In July Congress took up a major trade package that includes free trade agreements with Colombia, Panama and South Korea. All these pacts are flawed in their own way, but none is more problematic than the proposed deal with Colombia, which would reward a political elite that has long repressed labor unions and could devastate that country’s rural farmers.
President Obama entered office vowing to strengthen the links between trade and human rights. A good start would have been to junk the Colombia FTA altogether, which was negotiated under George W. Bush. Instead, the administration set out to improve the agreement through negotiations with Colombia’s new president, Juan Manuel Santos. The result, unveiled in April, was a side agreement called the Action Plan, which lays out a series of promised steps by Colombia to bolster labor rights.
If the Obama administration thought the Action Plan would appease progressive critics of the FTA, it soon learned otherwise. The plan was instantly condemned by nearly every major US labor union, as well as the Sierra Club and leading progressives in Congress. Critics noted that fifty-one union officials were assassinated in Colombia in 2010—more than in all other nations combined and an increase over such killings in 2009. At least 2,500 unionists were arrested last year.
The key problem with the Action Plan is that none of its provisions are enforceable. The plan is merely a set of promises that Colombia could easily renege upon once Congress ratifies the FTA.
What’s more, the biggest problem with this FTA isn’t even addressed in the Action Plan: the pact would throw thousands of rural farmers out of work by allowing a flood of cheap US agricultural products—subsidized by American taxpayers—into Colombia. Farmers make up 20 percent of the nation’s labor force, and their livelihoods are now protected by steep tariffs on food imports. The FTA would change all that, with devastating results. According to a study funded by Oxfam International, the domestic production of corn and rice would fall by 20 percent, while farmers growing wheat, beans and pork would be hit even harder by US imports.
Overall, 1.8 million small farmers would see their incomes drop by an average of more than 16 percent, while 400,000 would experience income declines of 50–70 percent. The Oxfam study estimates that the FTA would destroy at least 20 percent of employment, or more than 15,000 jobs, for small farmers who already live on less than $3.90 per day. The Colombian government has no specific plan to retrain these rural workers—nor has the Obama administration asked for such a plan.
If all this sounds vaguely familiar, there is a reason: the North American Free Trade Agreement and the Central American Free Trade Agreement also put large numbers of rural farmers out of work while fattening profits for US agribusiness.
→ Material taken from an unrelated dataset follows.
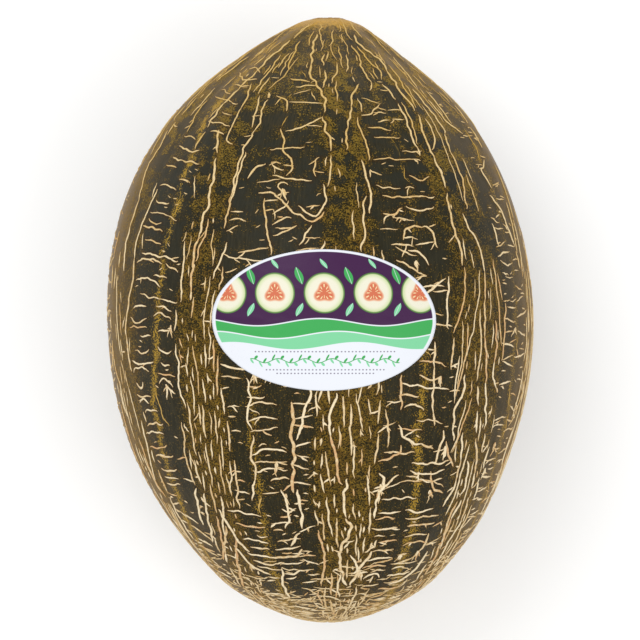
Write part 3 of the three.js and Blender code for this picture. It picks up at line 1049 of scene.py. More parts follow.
    def scatter_chance(self, family: Family, turn: Array, arc: Array) -> Array:
        """How likely a scattered seed is to be kept where it lies.

        Rays stay near the stem tip, grains in the dark bands, and the rest round the blossom
        tip and in the dense patch beside it.

        Args:
            family: The family.
            turn: The seeds' turns.
            arc: Their distances.

        Returns:
            A chance for each seed.
        """
        skin_map = self.skin_map
        if family.seeding is Seeding.RAYS:
            return smoothstep(-arc, -self.ray_fall[1], -self.ray_fall[0])
        if family.seeding is Seeding.GRAINS:
            inside = self.bands.margins(skin_map.band_turn(turn, arc), arc)[0]
            return smoothstep(inside, -0.5, 1.0) * smoothstep(arc / skin_map.total, *self.grain_rise)
        points = skin_map.skin.points(turn, skin_map.station_at(arc))
        from_tip = np.linalg.norm(points - self.blossom_point(), axis=-1)
        from_star = np.linalg.norm(points - self.point(*self.star), axis=-1)
        far = self.blossom_reach[int(family.heading > 45.0)]
        near = smoothstep(-from_tip, -far, -34.0) * smoothstep(from_tip, 5.0, 8.0)
        return np.maximum(near, smoothstep(-from_star, -11.0, -5.0))

    def blossom_point(self) -> Array:
        """The point on the skin where the bands meet at the blossom end.

        Returns:
            Its place in millimetres.
        """
        arcs = np.linspace(0.85 * self.skin_map.total, self.skin_map.total, 400)
        gap = np.abs(self.skin_map.radius_at(arcs) - self.skin_map.droop(arcs))
        return self.point(180.0, arcs[np.argmin(gap)])

    def point(self, turn: float, arc: float) -> Array:
        """The point on the skin at a turn and a distance from the stem tip."""
        return self.skin_map.skin.points(np.array(turn), self.skin_map.station_at(np.array(arc)))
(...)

Unemployed rural farmers in poor countries don’t have many good choices. One obvious way to survive is to migrate to the United States in search of work, however risky such a journey may be. Both NAFTA and CAFTA have been widely credited with helping spur illegal immigration by peasants rendered destitute by the onslaught of cheap US farm products. Displaced farmers in Colombia might likewise head north—only to be greeted by an increasingly draconian US crackdown on undocumented workers (the irony of US hostility to economic refugees created by our own trade policies is seldom remarked on).
Legions of desperate Colombian peasants would have other choices, too—none of them good. If they can no longer survive by cultivating rice or corn, they might grow coca and help boost Colombia’s vast production of cocaine for the US market. Or, if they just want a paycheck, they could join one of Colombia’s many paramilitary groups. Another option—especially if they are angry about the collapse of their livelihood—would be to join the FARC, the leftist guerrilla group that remains actively at war with the Colombian government.
Proponents of the Colombia FTA, including officials in the Obama administration, say ratification would give an economic and political boost to that troubled nation. But the agreement seems designed to produce the opposite results: higher unemployment, more coca production, larger paramilitaries and a stepped-up insurgency. In short, the FTA would create yet more instability in Colombia.
Congress is still haggling about how to move forward on all three of the pending FTAs, as well as renewal of Trade Adjustment Assistance to help US workers. To stop the Colombia deal, lawmakers may have to vote against a single legislative package that includes the TAA and the trade deals with South Korea and Panama.
Is this FTA really that bad? Yes, it is.